¿A Dios se le debe amar más que pensar en Él?

El Sinaí, llamado también Horeb, es el monte sagrado sobre el cual Moisés recibió las revelaciones de Yahvé y en donde se realizó la Alianza entre Dios y su pueblo, ratificada más tarde por la sangre de Jesús, haciéndola “nueva y eterna”. Por esto nuestra adoración es distinta a como la realizan otros sistemas religiosos. Para nosotros adorar a Dios es unirse en el Espíritu Santo a Jesucristo el verdadero adorador del Padre. Como dice san Agustín: “Nuestro Señor Jesucristo, Hijo de Dios, es el que adora por nosotros, el que adora en nosotros y es adorado por nosotros. Adora por nosotros como sacerdote nuestro, adora en nosotros como cabeza nuestra, y es adorado por nosotros como Dios nuestro” (San Agustín, Enarr. In Ps. 85,1 (CCL39, 1176). La adoración cristiana es trinitaria, tanto en su desarrollo como en su dinamismo. Esta es la adoración “en espíritu y en verdad” de la que habla Jesús en su diálogo con la samaritana (Jn 4,21-24).
La adoración cristiana se realiza en dos planos: Uno interno, en el fondo, en lo más íntimo de la persona, y otro externo por medio de la liturgia, desde el despertar de la mañana hasta el descanso de la noche. Pero además la adoración es un estado de ánimo que se puede poner en todas las cosas. Por esto, la mejor evangelización es la que parte de la adoración y conduce a la adoración. No es que la adoración sirva para preparar la evangelización, sino que ella misma es ya evangelización.

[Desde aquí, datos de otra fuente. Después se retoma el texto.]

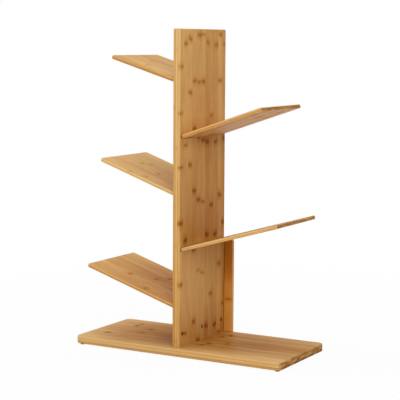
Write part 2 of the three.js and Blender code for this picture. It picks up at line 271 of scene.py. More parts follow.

Además, cuando se suscite en nosotros el “amoroso deseo de Dios”, como dice el místico, “procura también apreciar sus maravillosos efectos en tu propio espíritu. Cuando es genuino, es un simple y espontáneo deseo que salta de repente hacia Dios como la chispa del fuego… Si, golpea esa densa nube del no-saber con el dardo de tu amoroso deseo y no ceses, suceda lo que suceda” (Anónimo inglés del siglo XIV, La nuve del no-saber, San Pablo, Madrid 1981, 74.79).